### AIM
Print verbatim the opening line of the material and every subsequent line through the one containing "return np.where(inside, -1, 1)".

### RECORDED INFORMATION
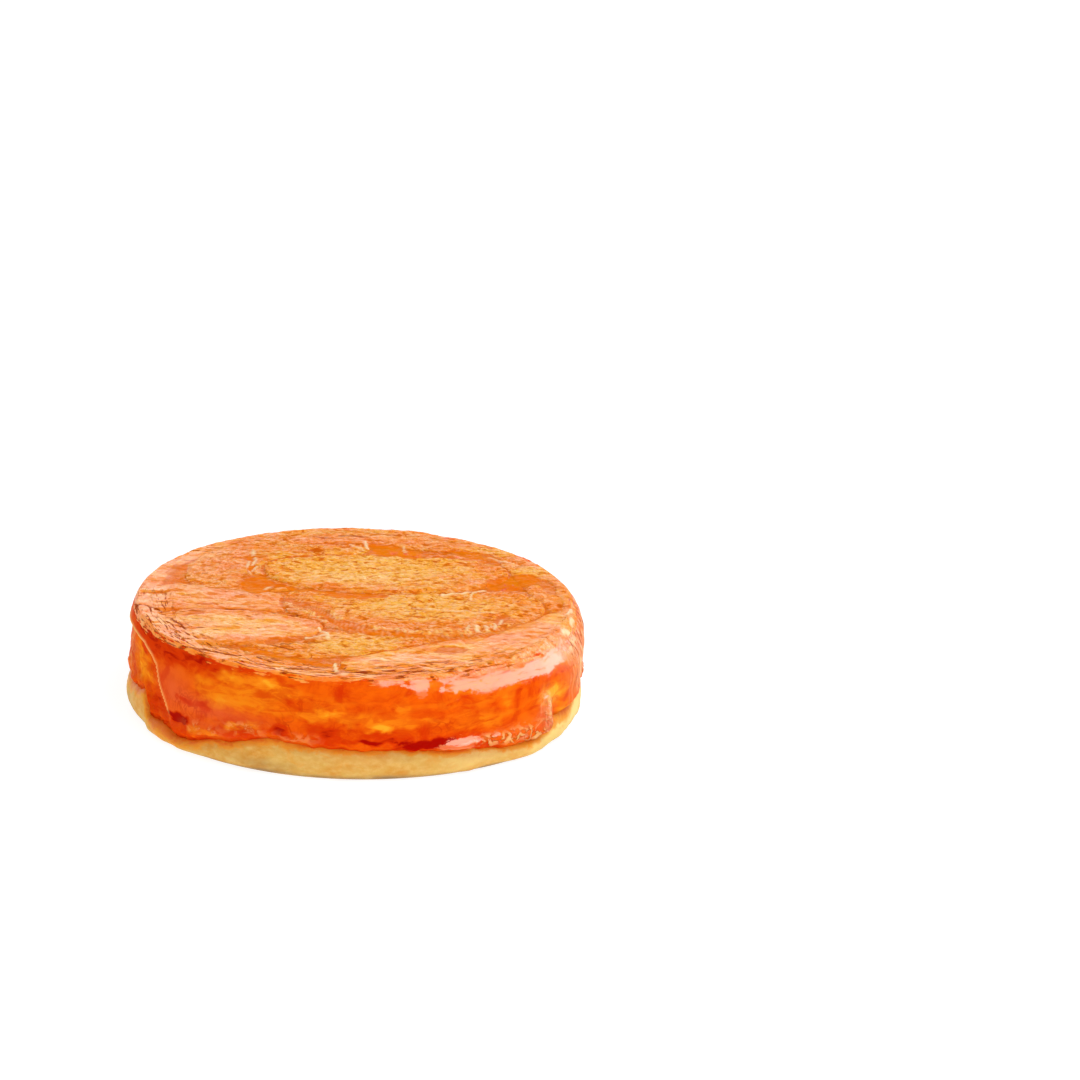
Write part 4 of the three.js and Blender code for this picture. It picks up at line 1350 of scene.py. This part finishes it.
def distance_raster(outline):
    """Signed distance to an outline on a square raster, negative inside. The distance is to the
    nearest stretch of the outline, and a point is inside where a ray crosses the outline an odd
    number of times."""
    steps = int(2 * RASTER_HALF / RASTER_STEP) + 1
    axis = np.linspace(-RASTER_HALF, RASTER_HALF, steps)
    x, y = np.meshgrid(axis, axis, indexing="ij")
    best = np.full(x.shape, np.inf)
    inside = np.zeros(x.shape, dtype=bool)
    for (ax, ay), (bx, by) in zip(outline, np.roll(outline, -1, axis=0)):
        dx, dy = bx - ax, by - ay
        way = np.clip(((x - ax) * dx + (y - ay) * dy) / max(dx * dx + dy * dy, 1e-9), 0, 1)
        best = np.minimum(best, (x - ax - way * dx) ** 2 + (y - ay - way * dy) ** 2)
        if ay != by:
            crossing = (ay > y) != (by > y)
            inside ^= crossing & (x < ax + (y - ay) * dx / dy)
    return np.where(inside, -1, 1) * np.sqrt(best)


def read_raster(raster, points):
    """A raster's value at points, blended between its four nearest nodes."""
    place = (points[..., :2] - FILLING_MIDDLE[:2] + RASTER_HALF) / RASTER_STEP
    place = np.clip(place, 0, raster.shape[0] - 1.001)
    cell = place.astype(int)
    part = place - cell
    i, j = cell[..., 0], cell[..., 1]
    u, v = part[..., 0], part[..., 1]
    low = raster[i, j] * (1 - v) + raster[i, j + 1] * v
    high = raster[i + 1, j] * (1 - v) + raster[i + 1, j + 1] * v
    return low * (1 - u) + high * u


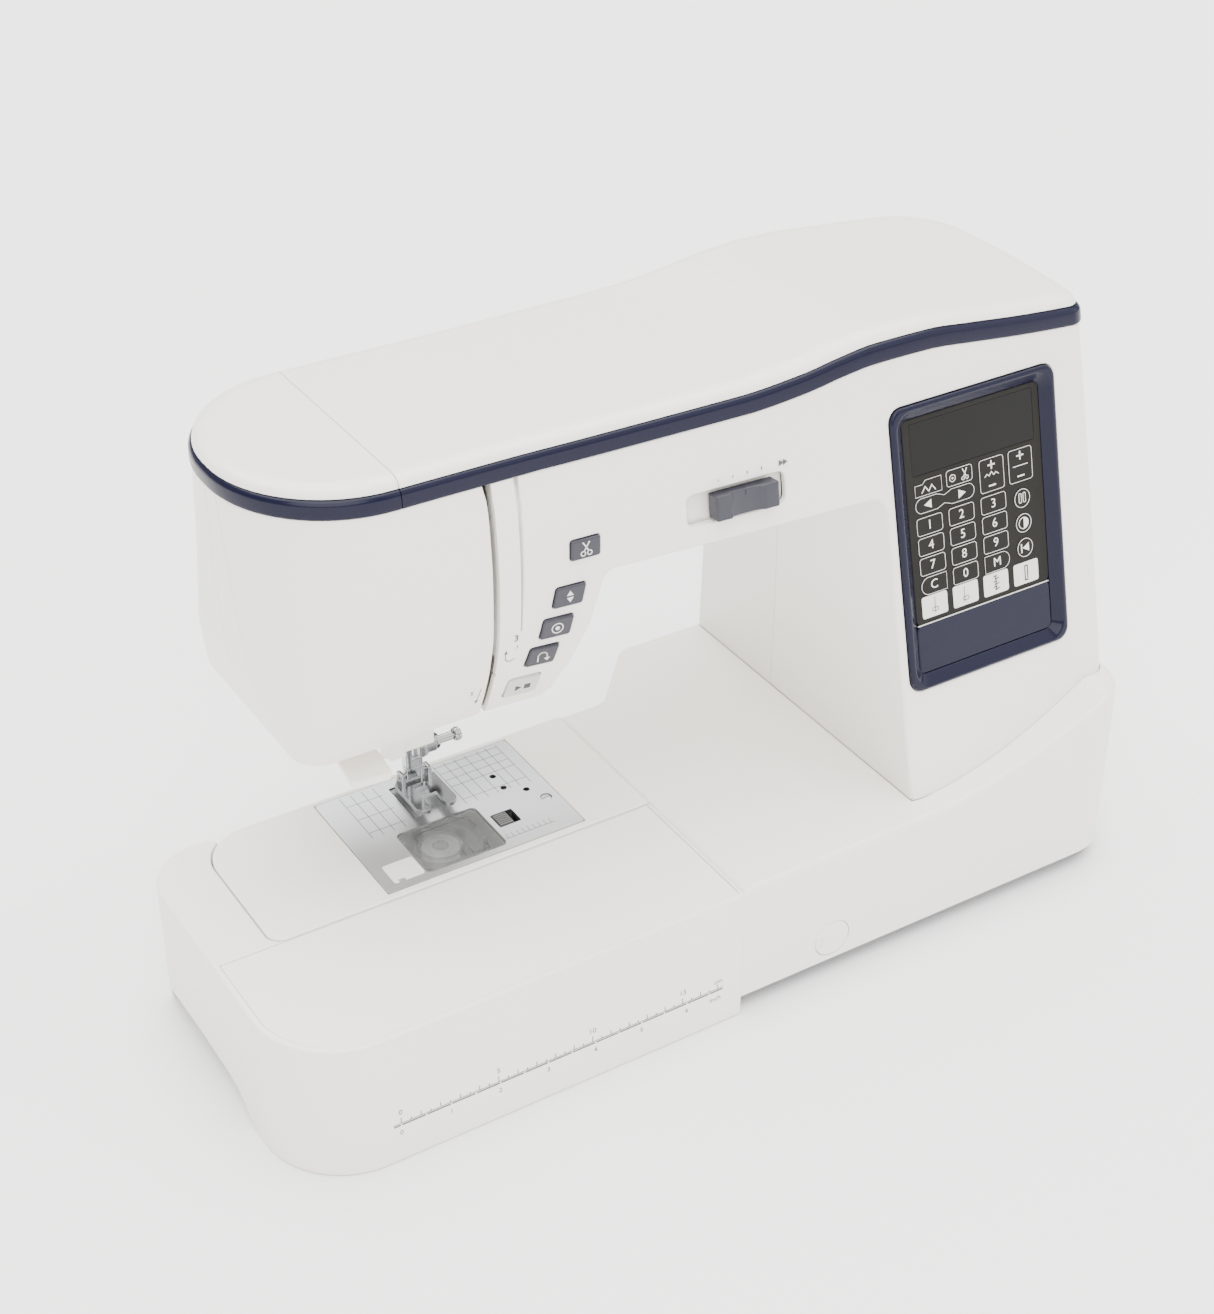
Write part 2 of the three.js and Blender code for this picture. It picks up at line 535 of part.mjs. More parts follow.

### SOLUTION TO THE EXERCISE
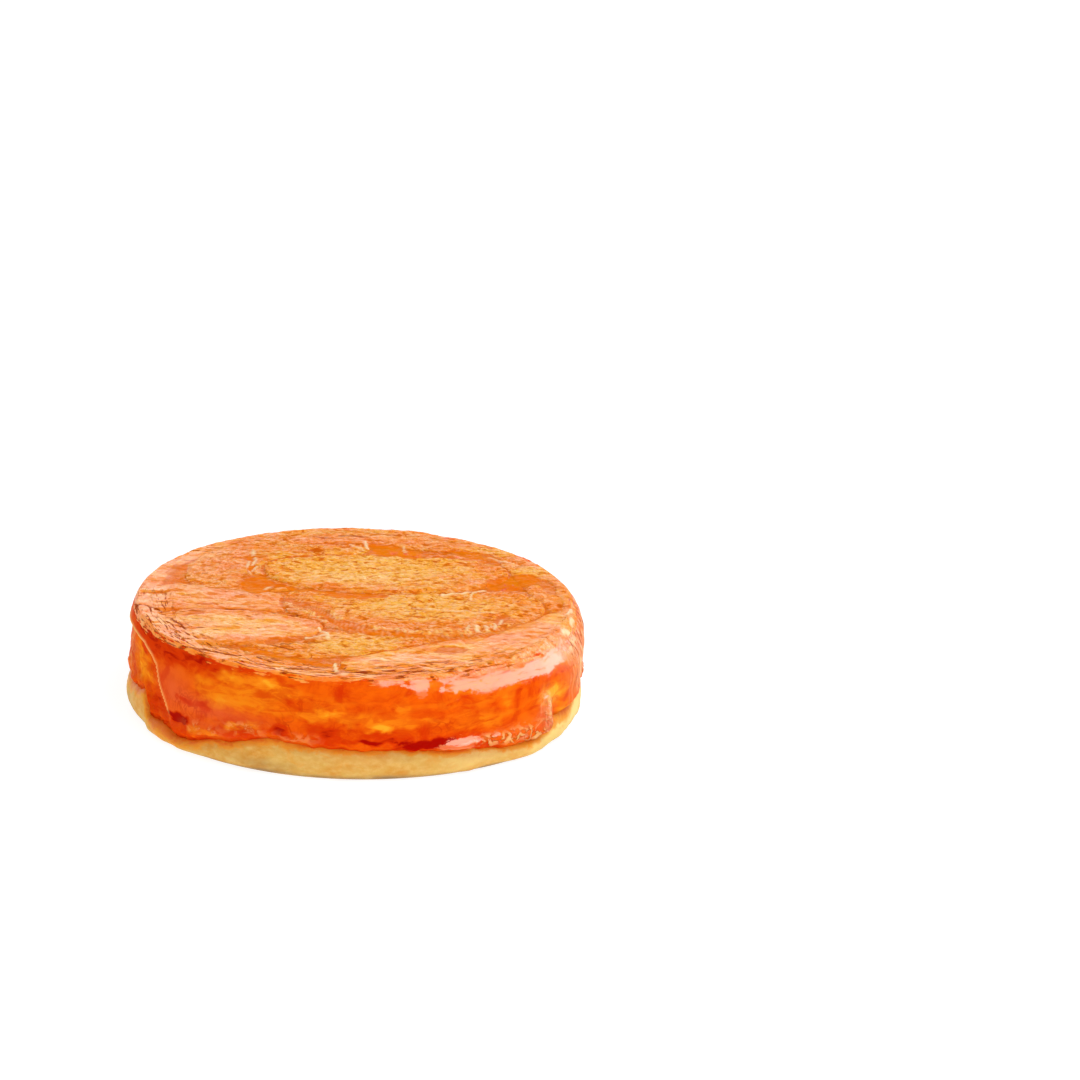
Write part 4 of the three.js and Blender code for this picture. It picks up at line 1350 of scene.py. This part finishes it.
def distance_raster(outline):
    """Signed distance to an outline on a square raster, negative inside. The distance is to the
    nearest stretch of the outline, and a point is inside where a ray crosses the outline an odd
    number of times."""
    steps = int(2 * RASTER_HALF / RASTER_STEP) + 1
    axis = np.linspace(-RASTER_HALF, RASTER_HALF, steps)
    x, y = np.meshgrid(axis, axis, indexing="ij")
    best = np.full(x.shape, np.inf)
    inside = np.zeros(x.shape, dtype=bool)
    for (ax, ay), (bx, by) in zip(outline, np.roll(outline, -1, axis=0)):
        dx, dy = bx - ax, by - ay
        way = np.clip(((x - ax) * dx + (y - ay) * dy) / max(dx * dx + dy * dy, 1e-9), 0, 1)
        best = np.minimum(best, (x - ax - way * dx) ** 2 + (y - ay - way * dy) ** 2)
        if ay != by:
            crossing = (ay > y) != (by > y)
            inside ^= crossing & (x < ax + (y - ay) * dx / dy)
    return np.where(inside, -1, 1) * np.sqrt(best)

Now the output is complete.